Campbell Harvey is a professor of international business at Duke’s Fuqua School of Business. He’s one of those guys who holds a named chair and is regularly sought out by others for his point of view. He met with a group of religious leaders not too long ago and said that much of this unprecedented recession is the result of greed and moral hazard. What we are in, he said, is an ethical dilemma, and the way we’ve been doing business must change. And then this man who is quoted regularly in the Wall Street Journal and The New York Times said, “I believe there is an opportunity for Christian leaders to show the world that there is another way. Now is not the time for tweaking things. Now is the time for making structural changes that might have been too radical before. We must act boldly and seize this opportunity.”
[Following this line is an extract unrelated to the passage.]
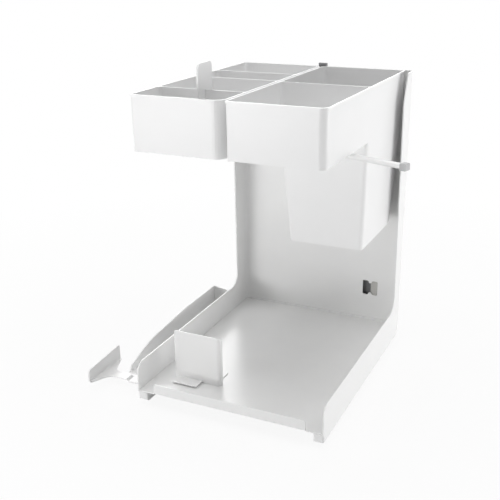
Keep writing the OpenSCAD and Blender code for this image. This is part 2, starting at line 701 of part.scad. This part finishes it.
// Right bin: a shallow front compartment and a deep one behind it, in one moulding
module right_bin() color(bin_white) in_tray() {
    x0 = right_bin_x + rim_out;
    x1 = right_bin_x + bin_w - rim_out;
    rear = bin_rear - rim_out;
    floor_top = bin_floor_z + bin_t;
    difference() {
        union() {
            bin_body(right_bin_x, right_bin_r, right_bin_low_r);
            rim(right_bin_x, right_bin_r);
            taper(
                box_pts(x0 + deep_left_in, deep_y + 1, x1 - deep_right_in, rear - deep_rear_in,
                    [5, 6, 20, 10]),
                box_pts(x0 + draft, deep_y - 1, x1 - draft, rear - draft,
                    [5, 6, right_bin_low_r[2], right_bin_low_r[3]]),
                deep_z, bin_floor_z + eps);
        }
        taper(
            box_pts(x0 + bin_t + draft, bin_front + rim_out + bin_t + draft, x1 - bin_t - draft,
                deep_y - 1.4, [1, 8.5, 5, 5]),
            box_pts(x0 + bin_t, bin_front + rim_out + bin_t, x1 - bin_t, deep_y - 1, [1.5, 9, 5, 5]),
            floor_top, rim_z + 1);
        taper(
            box_pts(x0 + bin_t + draft, deep_y + 1.2, x1 - bin_t - draft, rear - bin_t - draft,
                [5, 5, 10, 7]),
            box_pts(x0 + bin_t, deep_y + 1, x1 - bin_t, rear - bin_t, [5, 5, 4, 8]),
            floor_top, rim_z + 1);
        taper(
            box_pts(x0 + bin_t + deep_left_in, deep_y + 3, x1 - deep_right_in - bin_t,
                rear - bin_t - deep_rear_in, [4, 4, 18, 8]),
            box_pts(x0 + bin_t + draft, deep_y + 1.2, x1 - bin_t - draft, rear - bin_t - draft,
                [4, 4, 10, 7]),
            deep_z + bin_t, floor_top + eps);
    }
}

// Slip-on tab that straddles the wall behind the left bin's front row
module tab_divider() color(bin_white) in_tray() {
    tab_t = 2.5;
    wall_mid = row_end[0] + bin_t / 2;
    y0 = wall_mid - tab_w / 2;
    slot_half = bin_t / 2 + seat_gap + 0.2;
    difference() {
        along_x(tab_x, tab_x + tab_t) polygon(rounded(box_pts(
            y0, rim_z - tab_down, y0 + tab_w, rim_z + tab_up, [3, 3, 8, 8])));
        block([tab_x - 1, wall_mid - slot_half, rim_z - tab_down - 1],
              [tab_x + tab_t + 1, wall_mid + slot_half, rim_z + seat_gap]);
    }
}

// Bookend: a plate with both edges bent back, a tongue in front and a foot behind
module bookend() color(coat) in_tray() {
    edge_d = 9;
    tongue_x = book_x + 7;
    tongue_w = 43;
    foot_len = 46;
    low = seat_gap;
    intersection() {
        translate([0, 0, low]) linear_extrude(book_h - low) difference() {
            polygon(rounded(box_pts(book_x, book_y, book_x + book_w, book_y + edge_d, [6, 6, 0, 0])));
            polygon(rounded(box_pts(book_x + book_t, book_y + book_t, book_x + book_w - book_t,
                book_y + edge_d + 1, [6 - book_t, 6 - book_t, 0, 0])));
        }
        along_y(book_y - 1, book_y + edge_d + 1) polygon(rounded(box_pts(
            book_x, 0, book_x + book_w, book_h, [0, 0, 7, 7])));
        along_x(book_x, book_x + book_w) polygon(rounded(box_pts(
            book_y, 0, book_y + edge_d, book_h, [0, 0, 7, 0])));
    }
    translate([0, 0, low + 1.5]) linear_extrude(book_t) polygon(rounded(box_pts(
        tongue_x, book_y - 20, tongue_x + tongue_w, book_y + eps, [2, 2, 0, 0]), 3));
    translate([0, 0, low]) linear_extrude(book_t) polygon(rounded(box_pts(
        book_x + 8, book_y + book_t - eps, book_x + book_w - 8, book_y + foot_len, [0, 0, 6, 6])));
}

// Outer wall of the side pocket, seen from the side: it falls away to the front
module pocket_outline() polygon(rounded([
    [pocket_front, pocket_floor_z, 0],
    [pocket_front + pocket_len, pocket_floor_z, 0],
    [pocket_front + pocket_len, pocket_top_z, 0],
    [pocket_front + 0.6 * pocket_len, pocket_top_z, 500],
    [pocket_front + 0.22 * pocket_len, pocket_top_z - 9, 260],
    [pocket_front + 6, pocket_floor_z + 12, 10],
    [pocket_front, pocket_floor_z + 5, 4]
], 8));

// Open-fronted pocket on the outside of the left wall
module side_pocket() color(coat) in_tray() {
    inner_x = -sheet;
    outer_x = inner_x - pocket_w - 2 * sheet;
    rear = pocket_front + pocket_len;
    inner_top = wall_h - 6;
    along_x(outer_x, outer_x + sheet) pocket_outline();
    block([outer_x + sheet - eps, pocket_front, pocket_floor_z], [inner_x, rear, pocket_floor_z + sheet]);
    along_y(rear - sheet, rear) polygon([
        [outer_x + eps, pocket_floor_z], [inner_x, pocket_floor_z], [inner_x, wall_h - 0.5],
        [outer_x + eps, pocket_top_z - eps]
    ]);
    along_x(inner_x - sheet, inner_x) polygon(rounded(box_pts(
        pocket_front, pocket_floor_z, rear, inner_top, [0, 0, 0, 14])));
}

// Retainer: a T-shaped strip that slides out under the left wall, its end turned up to a plate
module side_retainer() color(coat) in_tray() {
    near_drop = 6;
    plate_y0 = strip_y + 4 - plate_len / 2;
    plate_y1 = plate_y0 + plate_len;
    y0 = strip_y - strip_w / 2;
    y1 = strip_y + strip_w / 2;
    z1 = strip_z + joggle;
    top = strip_z + joggle + plate_h;
    intersection() {
        along_y(plate_y0, plate_y1) polygon(rounded([
            [strip_in, strip_z, 0], [strip_in, strip_z + strip_t, 0],
            [-sheet - 42, strip_z + strip_t, 1], [-sheet - 46, z1 + strip_t, 1],
            [strip_x + strip_t, z1 + strip_t, 2.5], [strip_x + strip_t, top, 0], [strip_x, top, 0],
            [strip_x, z1, 4.5], [-sheet - 45, z1, 1], [-sheet - 41, strip_z, 1]
        ], 4));
        translate([0, 0, strip_z - 1]) linear_extrude(plate_h + 10) polygon(rounded([
            [strip_x - 1, plate_y0, 0], [strip_x + 4, plate_y0, 0], [strip_x + 19, y0, 16],
            [strip_in, y0, 3], [strip_in, y1, 3], [strip_x + 19, y1, 16],
            [strip_x + 4, plate_y1, 0], [strip_x - 1, plate_y1, 0]
        ]));
        along_x(strip_x - 1, strip_in + 1) polygon(rounded([
            [plate_y0, strip_z - 1, 0], [plate_y1, strip_z - 1, 0], [plate_y1, top, 3],
            [plate_y0, top - near_drop, 6]
        ], 4));
    }
}

// Moulded guide under the tray floor, in which the retainer's strip slides stiffly
module retainer_guide() color(nylon) in_tray() difference() {
    side = strip_w / 2 + 3.5;
    along_x(guide_x, guide_x + guide_len) polygon(rounded(box_pts(
        strip_y - side, strip_z - 1.8, strip_y + side, -sheet, [2, 2, 0, 0]), 3));
    block([guide_x - 1, strip_y - strip_w / 2 - seat_gap, strip_z - seat_gap],
          [guide_x + guide_len + 1, strip_y + strip_w / 2 + seat_gap, strip_z + strip_t + seat_gap]);
}

// Dark moulded clip over the back panel's top edge, between the bins
module top_clip() color("dimgray") in_tray() {
    clip_w = 14;
    clip_x = left_bin_x + bin_w + 2.5 - clip_w / 2;
    along_x(clip_x, clip_x + clip_w) polygon(rounded([
        [tray_d - 1.4, back_h - 8, 0], [tray_d, back_h - 8, 0], [tray_d, back_h, 0],
        [tray_d + sheet, back_h, 0], [tray_d + sheet, back_h - 18, 0],
        [tray_d + sheet + 2.5, back_h - 18, 1], [tray_d + sheet + 2.5, back_h + 5, 1.5],
        [tray_d - 1.4, back_h + 5, 1]
    ], 3));
}

// Rectangle round the bow-tie hole, larger than the hole by d on each side
module hole_frame(d, r) polygon(rounded(box_pts(
    -hook_hole_w / 2 - d, -hook_hole_h / 2 - d, hook_hole_w / 2 + d, hook_hole_h / 2 + d, [r, r, r, r]), 4));

module behind_hole() in_tray() translate([tray_w - hook_hole_inset, tray_d + sheet, hook_hole_z]) children();

// Moulded socket that closes the bow-tie hole from behind
module hook_socket() color("dimgray") behind_hole() difference() {
    along_y(0, socket_d) hole_frame(4.5, 4);
    along_y(-1, socket_d - socket_t) hole_frame(4.5 - socket_t, 2.5);
}

// Sliding plate in the socket, behind the right half of the bow-tie hole
module hook_plate() color(nylon) behind_hole() along_y(1, 1 + socket_t) polygon(rounded(box_pts(
    0.5, -hook_hole_h / 2 - 4.5 + socket_t + seat_gap, hook_hole_w / 2 + 4.5 - socket_t - seat_gap,
    hook_hole_h / 2 + 4.5 - socket_t - seat_gap, [0, 2.5, 2.5, 0]), 4));

back_frame();
tray_floor();
left_end_cap();
right_end_cap();
left_carriage_rail();
right_carriage_rail();
left_fixed_rail();
right_fixed_rail();
front_tie_bar();
rear_tie_bar();
tie_rivets();
front_axles();
rear_axles();
left_front_roller();
right_front_roller();
left_rear_roller();
right_rear_roller();
left_arm();
centre_arm();
cross_bar();
bin_rest();
bracket_rivets();
rail_pivot();
towel_rail();
rail_end_block();
left_bin();
right_bin();
tab_divider();
bookend();
side_pocket();
side_retainer();
retainer_guide();
top_clip();
hook_socket();
hook_plate();
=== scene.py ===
import math

import bpy
from mathutils import Matrix, Vector

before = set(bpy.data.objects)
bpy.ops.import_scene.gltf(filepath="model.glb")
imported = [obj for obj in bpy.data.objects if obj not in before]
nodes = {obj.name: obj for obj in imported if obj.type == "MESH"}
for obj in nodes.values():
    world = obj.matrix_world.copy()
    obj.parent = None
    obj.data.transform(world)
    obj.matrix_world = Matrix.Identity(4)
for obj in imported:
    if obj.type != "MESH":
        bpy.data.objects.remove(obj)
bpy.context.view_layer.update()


# Runner rails, tie bars and axles
# The fixed rails are roll-formed steel channels on the cabinet floor, riveted to two flat bars.
# Axles, rivets and the towel rail's pin are round steel. Zinc plating leaves all of them a cool
# grey with a fine, soft spangle.
def linear(hex_colour):
    """sRGB hex to the linear RGBA that a shader takes."""
    channels = [int(hex_colour[i:i + 2], 16) / 255 for i in (1, 3, 5)]
    return [c / 12.92 if c <= 0.04045 else ((c + 0.055) / 1.055) ** 2.4 for c in channels] + [1.0]


def add(tree, kind, settings=(), **links):
    """Adds one shader node, sets its properties and inputs, and links the named inputs."""
    node = tree.nodes.new(kind)
    for name, value in dict(settings).items():
        if isinstance(name, str) and hasattr(node, name):
            setattr(node, name, value)
        else:
            node.inputs[name].default_value = value
    for name, socket in links.items():
        tree.links.new(socket, node.inputs[name.replace("_", " ")])
    return node


def new_material(name):
    """An empty node material and its tree, with an output node called Out."""
    material = bpy.data.materials.new(name)
    material.use_nodes = True
    tree = material.node_tree
    tree.nodes.clear()
    tree.nodes.new("ShaderNodeOutputMaterial").name = "Out"
    return material, tree


def per_metre(millimetres):
    """Scale of a noise whose features measure so many millimetres."""
    return 1000 / millimetres


def zinc_plating():
    material, tree = new_material("zinc_plated_steel")
    place = add(tree, "ShaderNodeTexCoord")
    spangle = add(tree, "ShaderNodeTexNoise", {"Scale": per_metre(6), "Detail": 3.0},
                  Vector=place.outputs["Object"])
    tint = add(tree, "ShaderNodeMix", {"data_type": "RGBA", 6: linear("#BFC2C6"), 7: linear("#D3D5D7")})
    tree.links.new(spangle.outputs["Fac"], tint.inputs[0])
    polish = add(tree, "ShaderNodeMapRange", {"To Min": 0.28, "To Max": 0.42},
                 Value=spangle.outputs["Fac"])
    skin = add(tree, "ShaderNodeBsdfPrincipled", {"Metallic": 1.0},
               Base_Color=tint.outputs[2], Roughness=polish.outputs["Result"])
    tree.links.new(skin.outputs[0], tree.nodes["Out"].inputs["Surface"])
    return material


def finish_node(name, material, edge_mm):
    """Gives a CAD node its finish and breaks its sharp edges by a small radius."""
    piece = nodes[name]
    piece.data.materials.clear()
    piece.data.materials.append(material)
    # A node's faces don't share their points, so the weld joins those before the bevel runs.
    weld = piece.modifiers.new("weld", "WELD")
    weld.merge_threshold = 0.00001
    bevel = piece.modifiers.new("edges", "BEVEL")
    bevel.width = edge_mm / 1000
    bevel.segments = 2
    bevel.limit_method = "ANGLE"
    bevel.angle_limit = math.radians(30)
    bevel.harden_normals = True
    bevel.use_clamp_overlap = True


zinc = zinc_plating()
for name in ("left_fixed_rail", "right_fixed_rail", "front_tie_bar", "rear_tie_bar"):
    finish_node(name, zinc, 0.25)
for name in ("tie_rivets", "front_axles", "rear_axles", "rail_pivot"):
    finish_node(name, zinc, 0.15)


# Rollers, guide and hook plate
# Injection-moulded natural nylon, slightly warm and waxy. Its off-white is lowered to a light grey as
# painted shade: the shade that the hook plate stands in behind the back panel's hole, given to every
# piece here. It is smooth, with a soft wide highlight.
def nylon_with_painted_shade():
    material, tree = new_material("nylon_with_painted_shade")
    place = add(tree, "ShaderNodeTexCoord")
    flow = add(tree, "ShaderNodeTexNoise", {"Scale": per_metre(9), "Detail": 2.0},
               Vector=place.outputs["Object"])
    # Light grey in place of the nylon's off-white: painted shade.
    tint = add(tree, "ShaderNodeMix", {"data_type": "RGBA", 6: linear("#BEBDB9"), 7: linear("#C8C7C3")})
    tree.links.new(flow.outputs["Fac"], tint.inputs[0])
    skin = add(tree, "ShaderNodeBsdfPrincipled", {"Roughness": 0.42, "IOR": 1.53},
               Base_Color=tint.outputs[2])
    tree.links.new(skin.outputs[0], tree.nodes["Out"].inputs["Surface"])
    return material


nylon = nylon_with_painted_shade()
for name in ("left_front_roller", "right_front_roller", "left_rear_roller", "right_rear_roller",
             "retainer_guide", "hook_plate"):
    finish_node(name, nylon, 0.2)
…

Now is the time for Christian leaders to show the world that there is another way. A way marked by blessing. A way that begins and ends with God. A way that does not forget that abundance was present in the beginning of time and will be present for all time. A way that does not forget that each person must offer his or her leadership. A way that does not forget that in community we will find life abundant.

Sharing God’s abundance. It’s more than a conference title. It’s a mandate, our manifesto for today. It works for me. I hope it does for you.